Why is Overprotective Moms Bad?
It all boils down to how overprotectiveness will affect their growth and development as a person. And, instead of giving them full freedom to experience everything life has to offer, they are shut-in and closed-off by everything you fear. Of course, some of those fears are for a good reason, but anything taken to the extreme is never healthy.
#1 Prevents Personal Growth
Number one, it will prevent any form of personal growth. A child that is coddled far too much during their early years and well into their formative teens will struggle to build their personality and find their identity. Overprotectiveness can lead to making them feel hollow and that their lives are solely decided by you.

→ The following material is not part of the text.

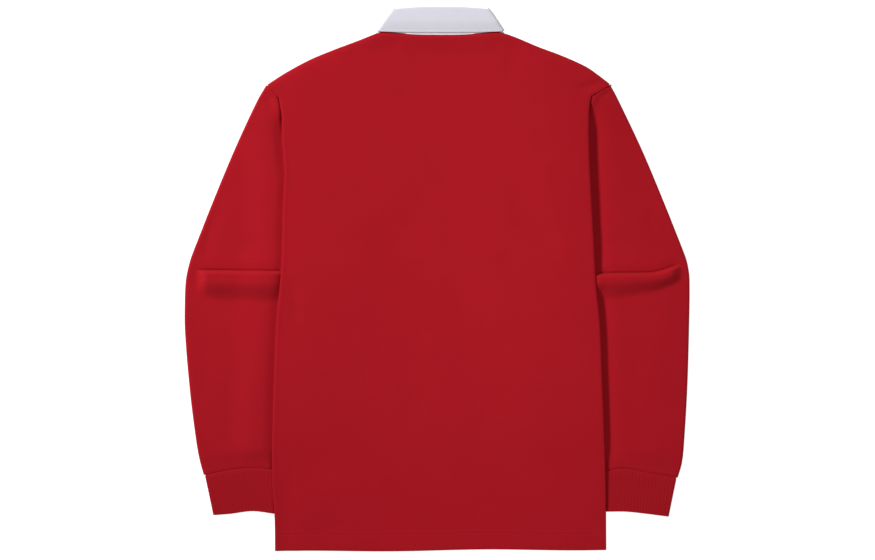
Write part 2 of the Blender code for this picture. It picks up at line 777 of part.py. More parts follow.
def placket_strip(low_row, top_gap, share, sink):
    """Rows of points of a strip along the front's slot, sink below the front's middle."""
    high_row = shoulder_corner("right").y
    rows = [mix(low_row, high_row, k / PLACKET_STEPS) for k in range(PLACKET_STEPS + 1)]
    grid = []
    for row_y in rows:
        points = [panel_point("front", side, share, row_y) for side in ("left", "right")]
        middle = panel_point("front", "right", 0.0, row_y)
        line = (points[0], middle, points[1])
        top = neck_y("front", 0.0) - top_gap
        grid.append([(x, min(y, top), z - sink) for x, y, z in line])
    return grid


def make_placket(white):
    """The strip that fills the slot, and the strip that covers it outside."""
    inside = placket_strip(SLOT_ROW + 1.0, 0.5, SLOT_SHARE * 0.95, 0.0)
    cloth_from_grid("placket_under", inside, CLOTH, white)
    sink = CLOTH / 2 + SEAM_GAP + PLACKET_CLOTH / 2
    outside = placket_strip(SLOT_ROW - 8.0, 0.5, SLOT_SHARE * 1.4, sink)
    cloth_from_grid("placket_over", outside, PLACKET_CLOTH, white)


def make_button(button, white):
    """A turned disc with a raised rim on its outer face, which is turned to the floor."""
    radius = BUTTON_RADIUS
    top = FRONT_RAISE - SEAM_GAP - PLACKET_CLOTH - SEAM_GAP
    rings = (
        (radius - 0.7, 0.0), (radius, 0.5), (radius, top - 0.3), (radius - 0.3, top),
    )
    dish = (radius - 1.7, 0.4)
    count = BUTTON_SIDES
    vertices = []
    for ring_radius, z in (dish, *rings):
        for k in range(count):
            angle = 2 * math.pi * k / count
            x = ring_radius * math.cos(angle)
            y = button.y + ring_radius * math.sin(angle)
            vertices.append((x, y, z))
    faces = [list(range(count))[::-1]]
    for ring in range(len(rings)):
        for k in range(count):
            step = (k + 1) % count
            low, high = ring * count, (ring + 1) * count
            faces.append([low + k, low + step, high + step, high + k])
    faces.append([len(rings) * count + k for k in range(count)])
    piece = add_object(button.name, vertices, faces, white)
    piece.data.set_sharp_from_angle(angle=math.radians(35))


def main():
    clear_scene()
    red = material("red_cotton", RED, 0.85)
    cuff_red = material("red_rib", CUFF_RED, 0.9)
    white = material("white_twill", COLLAR_WHITE, 0.75)
    button_white = material("white_button", BUTTON_WHITE, 0.35)
    make_body(red)
    for side in SIGN:
        make_sleeve(side, red)
        make_cuff(side, cuff_red)
    make_collar(white)
    make_placket(white)
    for button in BUTTONS:
        make_button(button, button_white)


main()
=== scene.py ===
"""The looks of a long-sleeved polo shirt that lies flat with its back up.

The camera side is +Z, the collar points to +Y, and the floor is z = 0. The wearer's right is +X.
Sizes are in millimetres and are turned into metres where a mesh is made. The forms repeat those of
the solids at a finer spacing, with the creases, stitching and ribs that the cloth has.
"""

import math
from collections import namedtuple
from functools import lru_cache

import bpy
from mathutils import Matrix, Vector, noise


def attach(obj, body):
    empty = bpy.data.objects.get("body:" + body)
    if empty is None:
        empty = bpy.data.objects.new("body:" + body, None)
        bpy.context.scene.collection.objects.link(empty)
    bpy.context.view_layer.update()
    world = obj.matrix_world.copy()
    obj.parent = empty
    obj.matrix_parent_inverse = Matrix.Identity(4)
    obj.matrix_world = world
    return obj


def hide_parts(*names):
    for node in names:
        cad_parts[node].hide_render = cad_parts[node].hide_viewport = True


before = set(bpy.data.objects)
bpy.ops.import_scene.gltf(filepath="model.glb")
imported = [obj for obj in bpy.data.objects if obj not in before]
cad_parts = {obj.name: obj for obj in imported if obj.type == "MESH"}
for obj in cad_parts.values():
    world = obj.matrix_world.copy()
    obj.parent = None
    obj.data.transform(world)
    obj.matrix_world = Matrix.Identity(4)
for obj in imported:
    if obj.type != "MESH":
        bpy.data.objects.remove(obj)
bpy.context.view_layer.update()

MM = 0.001

# Driving sizes of the shirt as it lies
HEM_Y = -375.5
NECK_HALF = 86.0
NECK_Y = 342.2
FRONT_NECK_DROP = 80.0
SHOULDER_TURN = 3.0
SHOULDER_STEPS = 5
NECK_TURN = 1.2

# Thickness of the cloth, and the gap left at each seam
CLOTH = 1.4
COLLAR_CLOTH = 1.5
PLACKET_CLOTH = 1.3
EDGE_ROUND = 0.45
SEAM_GAP = 0.3
TURNED_GAP = 0.4
NECK_GAP = 0.9

# How far the back's neck edge rolls down
NECK_ROLL = 2.4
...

- Children Learn From Mistakes: We all learn from our mistakes, and no matter how old we get, we’re always learning something new every day through experience. However, one of the most important lessons learned is from the mistakes and realizations we make at an early age, which is why overprotectiveness is not ideal. You’re essentially closing off your child’s source of wisdom and character, leaving them ill-equipped in the future. Sure, you could still develop their hard skills, but their soft-skills will suffer in the process.

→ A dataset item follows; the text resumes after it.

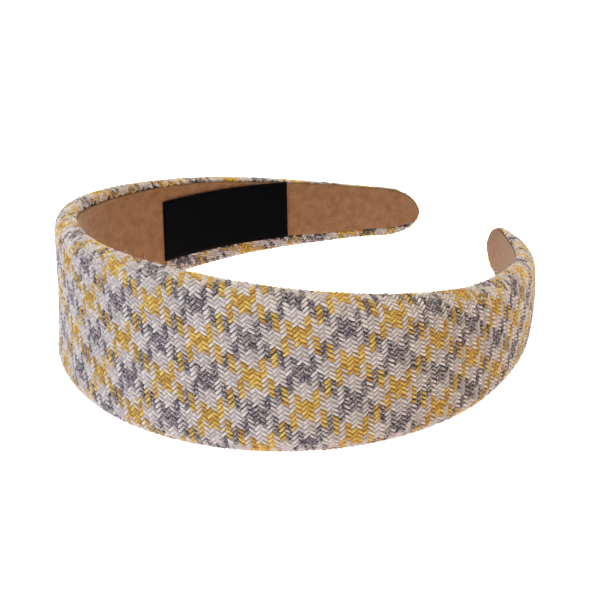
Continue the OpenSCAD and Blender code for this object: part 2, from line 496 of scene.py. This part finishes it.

- Frail and Dependent Personality: Overprotection leads to dependency, and instead of growing into a fully-aware, competent, and independent adult, they will instead develop a frail and dependent personality. Due to them growing up with the idea that their parents will always be there to cover for them, they won’t know how to respond when you’re unable to provide help. They will latch onto others and have trouble making decisions for themselves.
#2 Resentment and Bitterness
Number two, overprotective parenting could lead to resentment and bitterness. Yes, every child will go through a rebellious stage, and most kids will exhibit episodes of disobeying and deviating from your rules. However, the effects are more severe and apparent in kids who’ve been coddled too much, who tend to blame their parents for being overprotective as to why they experience problems in life.

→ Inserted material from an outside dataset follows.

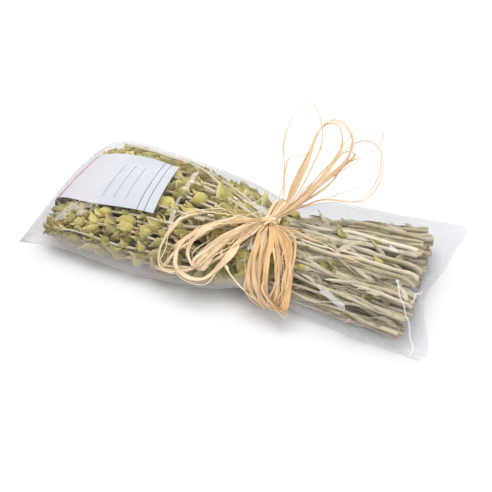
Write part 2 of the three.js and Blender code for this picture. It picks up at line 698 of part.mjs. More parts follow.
// The raffia tie: strips wound round the waist outside the film, drawn as one ridged band.
function raffiaBand() {
  const strips = RIDGES.map(([x, lift]) => {
    const ring = filmRing(TIE_X + x, FILM_ACROSS, 0);
    const middle = ring.reduce((sum, p) => sum.add(p), new THREE.Vector3()).divideScalar(ring.length);
    return ring.map((p) => {
      const outward = p.clone().sub(middle).setX(0).normalize();
      return p.clone().setX(TIE_X + x).addScaledVector(outward, BAND_SLACK + lift);
    });
  });
  return closedLoop(strips[0].map((_, i) => strips.map((strip) => strip[i])));
}

// A ring-shaped solid: the last cross section joins the first.
function closedLoop(rings) {
  const n = rings[0].length;
  const faces = [];
  rings.forEach((_, i) => {
    const next = (i + 1) % rings.length;
    for (let j = 0; j < n; j++) {
      const k = (j + 1) % n;
      faces.push([i * n + j, i * n + k, next * n + j], [i * n + k, next * n + k, next * n + j]);
    }
  });
  return solidFrom(rings.flat(), faces);
}

// A flat strip along a route, broad side out, turning as it goes.
function strip({ width, twist, route }, steps) {
  const curve = new THREE.CatmullRomCurve3(route.map((p) => new THREE.Vector3(...p)));
  const points = curve.getSpacedPoints(steps);
  const rings = points.map((p, i) => {
    const onward = points[Math.min(i + 1, steps)].clone().sub(points[Math.max(i - 1, 0)]).normalize();
    const out = new THREE.Vector3(0, p.y - KNOT.y, p.z - WAIST_Z);
    const across = new THREE.Vector3().crossVectors(onward, out).normalize();
    across.applyAxisAngle(onward, twist * Math.cos((Math.PI * i) / steps));
    const thick = new THREE.Vector3().crossVectors(across, onward).multiplyScalar(RIBBON / 2);
    across.multiplyScalar((width / 2) * (i === 0 || i === steps ? RIBBON_END : 1));
    return [
      p.clone().add(across).add(thick),
      p.clone().sub(across).add(thick),
      p.clone().sub(across).sub(thick),
      p.clone().add(across).sub(thick),
    ];
  });
  return skin(rings);
}

function raffiaBow() {
  const knot = new THREE.IcosahedronGeometry(1, 1);
  knot.scale(KNOT.long, KNOT.wide, KNOT.high).translate(KNOT.x, KNOT.y, KNOT.z);
  const centre = [KNOT.x, KNOT.y, KNOT.z];
  const loops = LOOPS.map((loop) => strip({ ...loop, route: [centre, ...loop.route, centre] }, LOOP_STEPS));
  const tails = TAILS.map((tail) => strip({ ...tail, route: [centre, ...tail.route] }, TAIL_STEPS));
  return largestBody(union([solidOf(knot), ...loops, ...tails]));
}

const bunch = new THREE.Group();
bunch.add(meshOf("bag_film", filmBag(), MATERIALS.film));
bunch.add(meshOf("label_card", foldedCard(), MATERIALS.card));
bunch.add(meshOf("raffia_band", raffiaBand(), MATERIALS.raffia));
bunch.add(meshOf("raffia_bow", raffiaBow(), MATERIALS.raffia));
for (const seat of SEATS) {
  const number = String(seat.k + 1).padStart(2, "0");
  bunch.add(meshOf(`sprig_${number}_spike`, flowerSpike(seat), MATERIALS.bract));
  bunch.add(meshOf(`sprig_${number}_stalk`, leafyStalk(seat), MATERIALS.stalk));
}

LOOSE.forEach((bit, i) => bunch.add(meshOf(`loose_bract_${i + 1}`, looseBract(bit), MATERIALS.bract)));

export default bunch;
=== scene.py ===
"""Looks of a dried mountain tea bunch: sprigs in a clear film bag, a folded card and a raffia tie."""

import collections
import functools
import json
import math

import bmesh
import bpy
import numpy as np
from mathutils import Color, Matrix, Vector, noise

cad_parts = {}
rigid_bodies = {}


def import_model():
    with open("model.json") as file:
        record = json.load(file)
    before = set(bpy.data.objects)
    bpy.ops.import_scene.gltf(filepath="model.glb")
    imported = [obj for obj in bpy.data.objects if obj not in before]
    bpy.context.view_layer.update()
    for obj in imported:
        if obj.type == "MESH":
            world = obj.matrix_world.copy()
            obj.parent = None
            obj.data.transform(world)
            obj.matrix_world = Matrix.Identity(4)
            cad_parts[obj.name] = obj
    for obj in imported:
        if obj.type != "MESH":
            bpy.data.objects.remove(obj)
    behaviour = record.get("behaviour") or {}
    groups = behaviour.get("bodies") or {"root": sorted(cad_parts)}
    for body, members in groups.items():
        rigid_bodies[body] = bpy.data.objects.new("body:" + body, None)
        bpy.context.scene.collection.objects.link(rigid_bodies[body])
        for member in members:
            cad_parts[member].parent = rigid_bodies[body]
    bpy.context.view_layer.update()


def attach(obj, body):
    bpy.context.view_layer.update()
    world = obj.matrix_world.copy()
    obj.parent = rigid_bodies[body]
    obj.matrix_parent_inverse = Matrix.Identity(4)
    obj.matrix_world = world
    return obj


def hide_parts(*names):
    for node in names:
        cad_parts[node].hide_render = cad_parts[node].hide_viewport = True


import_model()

bl_info = {
    "name": "Dried Mountain Tea Bunch",
    "version": (1, 0, 0),
    "blender": (4, 5, 0),
    "location": "3D View > Sidebar > Tea Bunch",
    "description": "Builds a film bag of dried tea sprigs with a paper card and a raffia bow",
    "category": "Object",
}

MM = 0.001
BODY = "root"

# Shape of the bag and the bunch, in millimetres, as the solids have it.
FILM_WALL = 0.6
TOP_ROUND = {"power": 2.6, "swell": 0.7}
BOTTOM_ROUND = {"power": 2.6, "swell": 0.8, "press": 1.21}
CREASE_SHARE = 0.985  # heights are read this close to a side crease at most
HEIGHT_PASSES = 4  # passes that find the station under a plan point
SEAL_X = -150.5
MOUTH_X = 163.0
SEAL = {"skew": 12.5, "bow": 6.0, "blend": 45.0}
MOUTH = {"dip": 10.0, "middle": -0.15, "spread": 0.38, "blend": 45.0}
TIE_X = 26.0
WAIST_Z = 18.0  # height of the bunch's middle at the tie
KNOT = {"centre": (26.0, -13.0, 50.0), "long": 6.5, "wide": 5.0, "high": 4.2}
SPRIG_ROWS = (6, 7, 6, 5)
STALK_WIDTH = 3.0
SPIKE_WIDTH = 1.9
BRACT_REACH = 8.0
BRACT_LENGTH = 12.0
BRACT_STEP = {"first": 9.0, "growth": 1.36, "most": 21.0, "foot": 5.0, "stray": 0.8}
TIP_ROOM = 10.0  # from a sprig's tip to its first bracts
BRACT_GROWTH = {"length": 0.9, "least": 1.0, "reach": 0.55, "narrowest": 1.5}
LEAF_LENGTH = 42.0
LEAF_REACH = 4.4
TIP_X = {"longest": -152.5, "skew": 7.5, "crown": 24.0, "level": 0.45, "stray": 3.0}
CUT = {"x": 145.0, "stray": 2.5}  # the stalks are cut here
SPLIT = {"x": -24.0, "stray": 3.0}  # where the flower spike passes into the leafy stalk
DRAW_IN = {"share": 0.33, "start": 20.0, "end": 70.0}  # how much narrower the top row is near the tie
SWAY = {"wide": 0.9, "slow": 0.04, "narrow": 0.5, "quick": 0.09}  # sprigs wander sideways
WAVE = {"share": 0.05, "slow": 0.05}  # and up and down
PHASE = 6.0  # spread of the sprigs' phases, in radians
TURN = 3.0  # and of their turn about themselves
LEAFY = {"start": -40.0, "end": 0.0}  # leaves need less room than bracts from here on
FLAT_END = {"x": -150.0, "until": -125.0, "spare": 2.0}  # bracts are pressed closer near the seal
LEAST_ROOM = 2.0
ROOM_STEP = 0.3
GAP = 0.3  # left between pieces that touch
SLACK = 1.7  # between the film and the plants
BAND_SLACK = 0.7  # from the film to the raffia
CARD = {"width": 56.6, "fold": 83.4, "thick": 0.6, "start_x": -61.2, "start_y": -2.8}
CARD_BEND = {"lean": 1.0, "slant": 0.1, "taper": 6.85, "drift": 9.25, "corner": 3.2, "corner_end": 0.35}
CARD_SLACK = 2.2  # from the film to the card
CARD_ROOM = 3.2  # under the upper film and over the lower one
CARD_END = {"start": -58.0, "end": -40.0}  # where the card's room gives way
FOLD_ROOM = {"before": 5.5, "beside": 1.4}  # tips end this far before the card's fold, or lie this far out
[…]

- Low Self-Esteem: As a result of overprotection, your child will struggle to find something that is representative of their efforts, hard work, and something they can call their own. This causes low self-esteem and makes them feel helpless as if they were incapable of doing things by themselves and achieving goals. Of course, while we all go through experiences of being nervous and unsure, the level at which overprotective mothers causes leads to the destruction of self-confidence.
- Prone to Anxiety and Depression: When self-doubt lingers, and self-esteem is low, this increases their risk of anxiety and depression. And, because kids raised with overprotective parenting want to feel even the slightest bit of being independent, they’d think keeping these negative emotions to themselves and working them out on their own is the “right” thing to do. Needless to say, their resentment and bitterness is often a front for a more profound pain and suffering.
#3 Hinders Success in Life
Lastly, overprotective parenting considerably hinders the chances of success in their life. Yes, they can rise to the occasion and become successful in their own light, but they’re more likely to struggle where others don’t find it challenging. That’s because overprotection prevents someone from breaking out of their shell, stepping out of their comfort zone, and embracing the real world. There’s nothing wrong with teaching them bit by bit, but restricting everything can be a heavy burden to carry later on in life.
- Avoids Risk: We understand the significance of being a risk-taker and having an appropriate risk appetite to get somewhere in life. You can’t expect to make changes without tradeoffs and sacrifices because there’s always an underlying opportunity cost behind every significant decision. However, overprotection develops constant risk aversion, and they’ll be quick to avoid something before weighing the value of taking that risk.
- Lack of Discipline: Again, due to their over-reliance and dependence throughout their early years, overprotection tends to develop a lack of discipline. And because they’re unable to build self-discipline fully, when the going gets tough and knocks them down, it can be more challenging for them to get back up by themselves. Sure, this isn’t true in all cases. Some people can exhibit mental toughness regardless of their parenting technique, but we often see the latter wherein self-discipline is underdeveloped.
How Do You Change?
If you’re serious about changing and moving away from overprotective parenting, there are only two things you need to do; (1) be honest and (2) have faith and trust in your kids. Yes, you will have your doubts, and it’s perfectly normal to experience them, but don’t let them get the better of you. Acknowledge them but work through them. Soon enough, your kids will be more responsible, and you can tell them as well.
Secondly, you just have to trust them, they are your kids after all, and you know them better than anyone else. So, don’t be quick to judge that they’ll be unable to solve it their way, and redirect your focus on things you enjoy, like trying new cake recipes or reading a book.
Let Them Experience Life
There’s nothing wrong with protecting and caring for your child. You’re a parent, after all. However, learn to set your boundaries and don’t get too carried away. You’re children deserve to experience life, and you shouldn’t take that away from them.